You also get inane exchanges, driven by ignorance and denial, like this from a Senate hearing on May 12th, where NIH pandemic maven, Dr. Anthony Fauci, gave dire warnings against reopening too much too soon: “Sen. Rand Paul, a Kentucky Republican who tested positive for coronavirus in March, challenged Fauci and other public health experts Tuesday [5/12], arguing that the virus has been on a ‘relatively benign course’ outside of high infection rates in New England. He warned that there would be an even greater damage to the country if schools did not re-open in the fall.

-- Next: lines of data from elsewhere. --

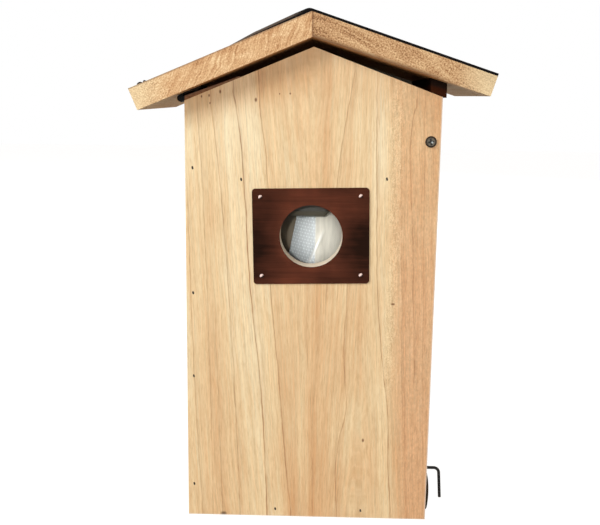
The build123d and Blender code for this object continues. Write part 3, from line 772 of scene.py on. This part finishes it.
def domes(heads, axes, sides):
    """Low domes. Each head is (middle, (half width, half length, height)), and the axes are the
    directions of the three."""
    across, along, out = (Vector(axis) for axis in axes)
    points, faces = [], []
    for middle, (wide, tall, height) in heads:
        start, middle = len(points), Vector(middle)
        for ring in range(RINGS):
            angle = math.radians(90 * ring / RINGS)
            for side in range(sides):
                turn = 2 * math.pi * side / sides
                spot = middle + across * (wide * math.cos(angle) * math.cos(turn))
                spot += along * (tall * math.cos(angle) * math.sin(turn))
                points.append(tuple(spot + out * (height * math.sin(angle))))
        points.append(tuple(middle + out * height))
        for ring in range(RINGS - 1):
            first = start + ring * sides
            for side in range(sides):
                a, b = first + side, first + (side + 1) % sides
                faces.append((a, b, b + sides, a + sides))
        last = start + (RINGS - 1) * sides
        for side in range(sides):
            faces.append((last + side, last + (side + 1) % sides, start + RINGS * sides))
        faces.append(tuple(start + side for side in range(sides - 1, -1, -1)))
    return points, faces


# The axes of a head on each face
ON_FRONT = ((1, 0, 0.2), (-0.2, 0, 1), (0, -1, 0))
UNDER_ROOF = ((0.922, 0, 0.388), (0, 1, 0), (0.388, 0, -0.922))
OVER_LEFT = ((0.922, 0, 0.388), (0, 1, 0), (-0.386, 0, 0.922))
SCREW_X, SCREW_SIZE = -70.5, (2.0, 2.0, 0.7)
# How far back each hinge's screws are
FRONT_HINGE, REAR_HINGE = (FACE + 8, FACE + 24), (FACE + 84, FACE + 100)

brads = [((x, FACE + 0.02, z), (0.62, 1.1, 0.16)) for x, z in BRADS]
roof_screws = [((SCREW_X, y, 269.75), SCREW_SIZE) for y in FRONT_HINGE + REAR_HINGE]
wall_screws = [((SCREW_X, y, 266.75), SCREW_SIZE) for y in REAR_HINGE]
tacks = (((-99.9, ROOF_FRONT + 1.6, 272.7), (1.7, 1.4, 1.0)),
         ((-97.0, ROOF_FRONT + 1.6, 273.9), (1.0, 1.2, 0.9)))
nail = steel("nail_dark", linear(34, 27, 18), linear(56, 42, 26), 0.7, 1.8, 0.5)
tack = steel("tack_dark", linear(34, 26, 22), linear(52, 40, 32), 0.7, 1.8, 0.5)
for name, shape, body, slot, metal in (
    ("front_brads", (brads, ON_FRONT, 10), "box", "screw_steel", nail),
    ("roof_hinge_screws", (roof_screws, UNDER_ROOF, 14), "roof", "hinge_steel", nail),
    ("wall_hinge_screws", (wall_screws, OVER_LEFT, 14), "box", "hinge_steel", nail),
    ("eave_tacks", (tacks, OVER_LEFT, 12), "roof", "roof_sheet", tack),
):
    piece(name, *domes(*shape), body, slot, metal)


# The camera of the picture, at the photograph's place

CAMERA = (5.081 + MIDDLE, -524.319 + FACE, 267.304)
YAW, PITCH, ROLL = (math.radians(v) for v in (1.260, 10.817, 0.785))
FOCAL, PICTURE_WIDTH = 874.413, 600     # in pixels
SENSOR = 36
forward = Vector((-math.sin(YAW) * math.cos(PITCH), math.cos(YAW) * math.cos(PITCH),
                  -math.sin(PITCH)))
right = Vector((math.cos(YAW), math.sin(YAW), 0))
up = right.cross(forward)
turned_right = math.cos(ROLL) * right + math.sin(ROLL) * up
turned_up = -math.sin(ROLL) * right + math.cos(ROLL) * up
data = bpy.data.cameras.new("camera")
data.sensor_width = SENSOR
data.lens = FOCAL / PICTURE_WIDTH * SENSOR
data.clip_start = 0.01
camera = stand("camera", data)
camera.matrix_world = Matrix((
    (turned_right.x, turned_up.x, -forward.x, CAMERA[0] / 1000),
    (turned_right.y, turned_up.y, -forward.y, CAMERA[1] / 1000),
    (turned_right.z, turned_up.z, -forward.z, CAMERA[2] / 1000),
    (0, 0, 0, 1),
))
bpy.context.scene.camera = camera


# Floor, world and lamps

WHITE = (1, 1, 1, 1)


def seen(tree):
    """1 for what the camera and glossy surfaces look at, and 0 for the light that falls."""
    path = tree.nodes.new("ShaderNodeLightPath")
    either = tree.nodes.new("ShaderNodeMath")
    either.operation = "MAXIMUM"
    for n, ray in enumerate(("Is Camera Ray", "Is Glossy Ray")):
        tree.links.new(path.outputs[ray], either.inputs[n])
    return either.outputs[0]


mesh = bpy.data.meshes.new("floor")
mesh.from_pydata([(-4, -4, 0), (4, -4, 0), (4, 4, 0), (-4, 4, 0)], [], [(0, 1, 2, 3)])
floor = stand("floor", mesh)
pale = Graph("floor")
mesh.materials.append(pale.finish((0.35, 0.35, 0.35, 1.0), 0.9, 0.1))
glow = pale.fill(pale.node("ShaderNodeEmission"), WHITE, pale.mul(seen(pale.tree), 0.86))
both = pale.fill(pale.node("ShaderNodeAddShader"), pale.shader.outputs[0], glow)
pale.put(both, pale.out.inputs["Surface"])

world = bpy.data.worlds.new("world")
bpy.context.scene.world = world
world.use_nodes = True
tree = world.node_tree
back = tree.nodes["Background"]
back.inputs["Color"].default_value = (0.285, 0.262, 0.24, 1)
white = tree.nodes.new("ShaderNodeBackground")
white.inputs["Color"].default_value = WHITE
blend = tree.nodes.new("ShaderNodeMixShader")
for n, socket in enumerate((seen(tree), back.outputs[0], white.outputs[0])):
    tree.links.new(socket, blend.inputs[n])
tree.links.new(blend.outputs[0], tree.nodes["World Output"].inputs[0])


def lamp(name, kind, place, target, power, **settings):
    """A lamp that shines from a place at a target, both in metres."""
    data = bpy.data.lights.new(name, kind)
    data.energy = power
    for key, value in settings.items():
        setattr(data, key, value)
    made = stand(name, data)
    made.location = place
    made.rotation_euler = (Vector(target) - Vector(place)).to_track_quat("-Z", "Y").to_euler()


for name, place, height, power, size in (
    ("key", (-1.45, -1.5, 1.35), 0.16, 32, 0.9),
    ("front", (-0.05, -1.7, 0.42), 0.18, 12.5, 0.5),
    ("rear", (0.9, 1.9, 1.1), 0.16, 16, 0.9),
):
    lamp(name, "AREA", place, (0, 0, height), power, shape="DISK", size=size)
# A narrow one beside the camera, which shines through the entrance
lamp("beam", "SPOT", ((MIDDLE - 12) / 1000, (FACE - 524) / 1000, 0.275),
     (MIDDLE / 1000, FACE / 1000, HOLE / 1000), 17,
     spot_size=math.radians(4.1), spot_blend=0.3, shadow_soft_size=0.012)

bpy.context.scene.view_settings.view_transform = "Standard"
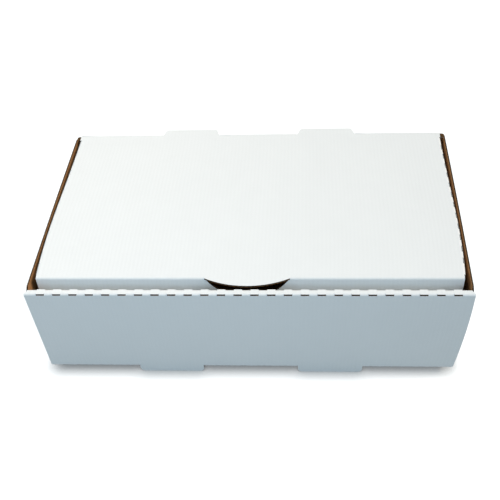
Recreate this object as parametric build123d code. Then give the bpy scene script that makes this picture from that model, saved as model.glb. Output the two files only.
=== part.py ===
from build123d import *
from math import acos, asin, atan2, cos, degrees, hypot, pi, sin
import os

# A catering box cut and folded from one sheet of white-lined corrugated board.
# The tray and the lid are two parts of that sheet, and the lid swings about their shared crease.
# Millimetres. X runs to the right, Y from the front to the rear and Z upwards.
# Everything is drawn on a level base whose underside is Z = 0 and whose front face is Y = 0,
# and the finished box is then set down on what it really stands on.

# The board and its creases
board = 1.6  # thickness of the board
fold_inside = 0.4  # radius inside a crease
layer_gap = 0.35  # slack between two layers that lie side by side
seat_gap = 0.15  # slack under an edge that stands on the base

# The tray
box_width = 343.0
box_depth = 196.0
wall_height = 92.0
corner_round = 3.0  # outer corners of the front and rear walls

# Perforated creases
cut_length = 6.35
cut_pitch = 12.7

# Tongues of the front wall, left standing when the base was cut around them
front_tongue_spacing = 136.0
front_tongue_width = 55.0
front_tongue_drop = 6.5
front_tongue_round = 4.0
cut_gap = 0.4  # play beside a tongue that moves or stands in its own cut-out

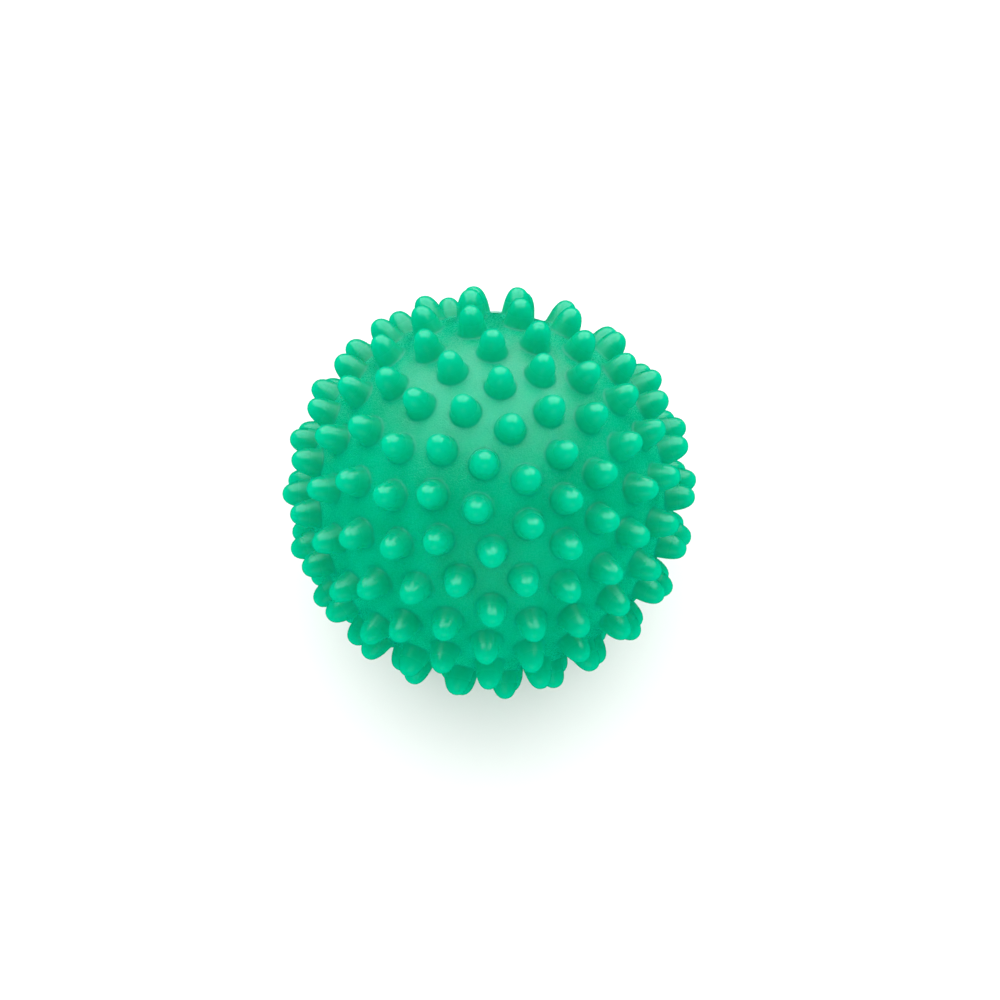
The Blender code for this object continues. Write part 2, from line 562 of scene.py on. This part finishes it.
def vinyl(name, colour, deep_colour, mottle_scale):
    """Soft see-into vinyl with a faint mottle. Returns the material, its node tree, shader and colour."""
    made = bpy.data.materials.new(name)
    made.use_nodes = True
    tree = made.node_tree
    shader = tree.nodes["Principled BSDF"]
    mottle = speckle(tree, mottle_scale, MOTTLE_DETAIL)
    mix = node(tree, "ShaderNodeMix", data_type="RGBA")
    mix.inputs["A"].default_value = (*deep_colour, 1)
    mix.inputs["B"].default_value = (*colour, 1)
    tree.links.new(ramp(tree, mottle, MOTTLE_RANGE, 0.0, 1.0), mix.inputs["Factor"])
    tree.links.new(mix.outputs["Result"], shader.inputs["Base Color"])
    shader.inputs["Subsurface Weight"].default_value = 1.0
    shader.inputs["Subsurface Radius"].default_value = SCATTER_COLOURS
    shader.inputs["Subsurface Scale"].default_value = SCATTER_DEPTH
    shader.inputs["IOR"].default_value = VINYL_IOR
    shader.inputs["Specular Tint"].default_value = MIRRORED_TINT
    return made, tree, shader, mix.outputs["Result"]


def grain(tree, shader, scale, strength):
    """A fine moulded grain, as deep as its strength says. Returns its noise."""
    speck = speckle(tree, scale, GRAIN_DETAIL)
    bump = node(tree, "ShaderNodeBump")
    bump.inputs["Distance"].default_value = GRAIN_DEPTH
    if isinstance(strength, float):
        bump.inputs["Strength"].default_value = strength
    else:
        tree.links.new(strength, bump.inputs["Strength"])
    tree.links.new(speck, bump.inputs["Height"])
    tree.links.new(bump.outputs["Normal"], shader.inputs["Normal"])
    return speck


def ball_vinyl():
    """Smooth nub tips, rougher fillets, and skin with a fine grain between the nubs. Painted shade: nub tips
    are tinted lighter, fading darker towards their feet and the skin between them.
    """
    made, tree, shader, skin_colour = vinyl("green_vinyl_ball", BALL_GREEN, BALL_DEEP_GREEN, BALL_MOTTLE_SCALE)
    reach = node(tree, "ShaderNodeAttribute", attribute_name=REACH).outputs["Fac"]
    # Painted shade: nubs tinted lighter at their tips, fading darker towards their feet and the skin between
    # them
    painted_shade_mix = node(tree, "ShaderNodeMix", data_type="RGBA")
    nub = ramp(tree, reach, PAINTED_SHADE_REACH, 1.0, 0.0)
    tree.links.new(combine(tree, "MULTIPLY", nub, PAINTED_SHADE_SHARE), painted_shade_mix.inputs["Factor"])
    tree.links.new(skin_colour, painted_shade_mix.inputs["A"])
    painted_shade_mix.inputs["B"].default_value = (*PAINTED_LIT_NUB_GREEN, 1)
    tree.links.new(painted_shade_mix.outputs["Result"], shader.inputs["Base Color"])

    nub_roughness = ramp(tree, reach, SIDE_REACH, TIP_ROUGHNESS, FILLET_ROUGHNESS)
    skin = ramp(tree, reach, SKIN_REACH, 0.0, 1.0)
    speck = grain(tree, shader, BALL_GRAIN_SCALE, ramp(tree, reach, GRAIN_REACH, NUB_GRAIN, SKIN_GRAIN))
    smoother = combine(tree, "MULTIPLY", skin, ramp(tree, speck, SKIN_SPECK, *SKIN_SMOOTHING))
    tree.links.new(combine(tree, "SUBTRACT", nub_roughness, smoother), shader.inputs["Roughness"])
    shader.inputs["Specular IOR Level"].default_value = BALL_SPECULAR
    return made


def valve_vinyl(name, colour, deep_colour, roughness):
    made, tree, shader, _ = vinyl(name, colour, deep_colour, VALVE_MOTTLE_SCALE)
    speck = grain(tree, shader, VALVE_GRAIN_SCALE, VALVE_GRAIN)
    rougher = roughness + VALVE_ROUGHNESS_RANGE
    tree.links.new(ramp(tree, speck, VALVE_SPECK, roughness, rougher), shader.inputs["Roughness"])
    return made


def white_floor():
    """Plain matt white."""
    made = bpy.data.materials.new("white_floor")
    made.use_nodes = True
    shader = made.node_tree.nodes["Principled BSDF"]
    shader.inputs["Base Color"].default_value = (FLOOR_WHITENESS, FLOOR_WHITENESS, FLOOR_WHITENESS, 1)
    shader.inputs["Roughness"].default_value = 1.0
    shader.inputs["Specular IOR Level"].default_value = 0.0
    return made


def softbox(name, direction, width, height, brightness):
    """A soft light that faces the ball. Brightness is its face's, next to a white floor's 1."""
    data = bpy.data.lights.new(name, "AREA")
    data.shape = "RECTANGLE"
    data.size = width
    data.size_y = height
    data.energy = brightness * math.pi * width * height
    made = bpy.data.objects.new(name, data)
    outward = direction.normalized()
    made.location = outward * SOFTBOX_DISTANCE
    made.rotation_euler = Matrix((right, direction.cross(right).normalized(), outward)).transposed().to_euler()
    made.visible_camera = False
    bpy.context.scene.collection.objects.link(made)
    return made


def up_from_camera(angle):
    """A direction in the camera's upright plane, this many degrees up the picture from the camera."""
    turn = math.radians(angle)
    return back * math.cos(turn) + up * math.sin(turn)


skin = build_skin()
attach(skin, "ball")
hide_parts("ball_skin")
skin.data.materials.append(ball_vinyl())

bush = build_bush()
bush.data.materials.append(valve_vinyl("green_vinyl_bush", BUSH_GREEN, BUSH_DEEP_GREEN, BUSH_ROUGHNESS))
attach(bush, "ball")
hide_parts("valve_bush")

plug = build_plug()
plug.data.materials.append(valve_vinyl("pale_vinyl_plug", PLUG_PALE, PLUG_DEEP_PALE, PLUG_ROUGHNESS))
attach(plug, "plug")
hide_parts("valve_plug")

# The camera's own directions: away from what it looks at, right and up
back = Vector(
    (
        math.sin(AZIMUTH) * math.cos(ELEVATION),
        -math.cos(AZIMUTH) * math.cos(ELEVATION),
        math.sin(ELEVATION),
    )
)
right = Vector((math.cos(AZIMUTH), math.sin(AZIMUTH), 0))
up = back.cross(right)
aim = right * AIM_RIGHT - up * AIM_DOWN

lens = bpy.data.cameras.new("camera")
lens.lens = FOCAL_LENGTH
lens.sensor_width = SENSOR_WIDTH
lens.clip_end = FARTHEST
camera = bpy.data.objects.new("camera", lens)
camera.location = aim + back * DISTANCE
camera.rotation_euler = Matrix((right, up, back)).transposed().to_euler()
bpy.context.scene.collection.objects.link(camera)
bpy.context.scene.camera = camera

# Wide softboxes with the camera in the gap between them. Each is two lights in one place: reflections see only
# one of them, and matt shading only the other.
for box_name, angle, width, height, gloss, fill in SOFTBOXES:
    direction = up_from_camera(angle)
    softbox(box_name + "_gloss", direction, width, height, gloss).visible_diffuse = False
    softbox(box_name + "_fill", direction, width, height, fill).visible_glossy = False

# White surroundings, which reflections don't see
world = bpy.data.worlds.new("studio")
world.use_nodes = True
world.node_tree.nodes["Background"].inputs["Color"].default_value = (1, 1, 1, 1)
world.node_tree.nodes["Background"].inputs["Strength"].default_value = SURROUNDINGS
world.cycles_visibility.glossy = False
bpy.context.scene.world = world

# Floor under the lowest nub, which reflections don't see either
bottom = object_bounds()[0][2]
bm = bmesh.new()
bmesh.ops.create_grid(bm, x_segments=2, y_segments=2, size=FLOOR_SIZE)
bmesh.ops.translate(bm, verts=bm.verts, vec=(0, 0, bottom))
floor = object_from("floor", bm, smooth=False)
floor.data.materials.append(white_floor())
floor.visible_glossy = False

bpy.context.scene.view_settings.view_transform = "Standard"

“‘As much as I respect you, Dr. Fauci, I don't think you're the end-all,’ Paul said. ‘I don't think you're the one person that gets to make a decision. We can listen to your advice, but there are people on the other side saying there's not going to be a surge and that we can safely open the economy. And the facts will bear this out.’” CNN.com, May 12th. Kentucky is one of those smaller states now experiencing a CV-19 surge. Maybe Rand Paul should visit some of those make-shift morgues, like the one in New York City pictured above. We have run out of places to put the bodies!

Oh, and it doesn’t help that the President continues to urge Americans to get back to work, move out into public spaces, and ignore government regulations and guidelines to the contrary. Experts keep saying if we do not apply prudence to our efforts to restart the economy, there will be a devastating second wave. But what they are saying privately is that the second wave has already begun. Too many state and federal agencies are trying to figure out how to contain, not the virus, but the statistics showing rising CV-19-releated infection and death rates from premature efforts to reopen the economy. Sound familiar?

            I’m Peter Dekom, and in my search through history, particularly the Spanish Flu, it seems that second waves are almost always much worse than the initial spate of infections and deaths.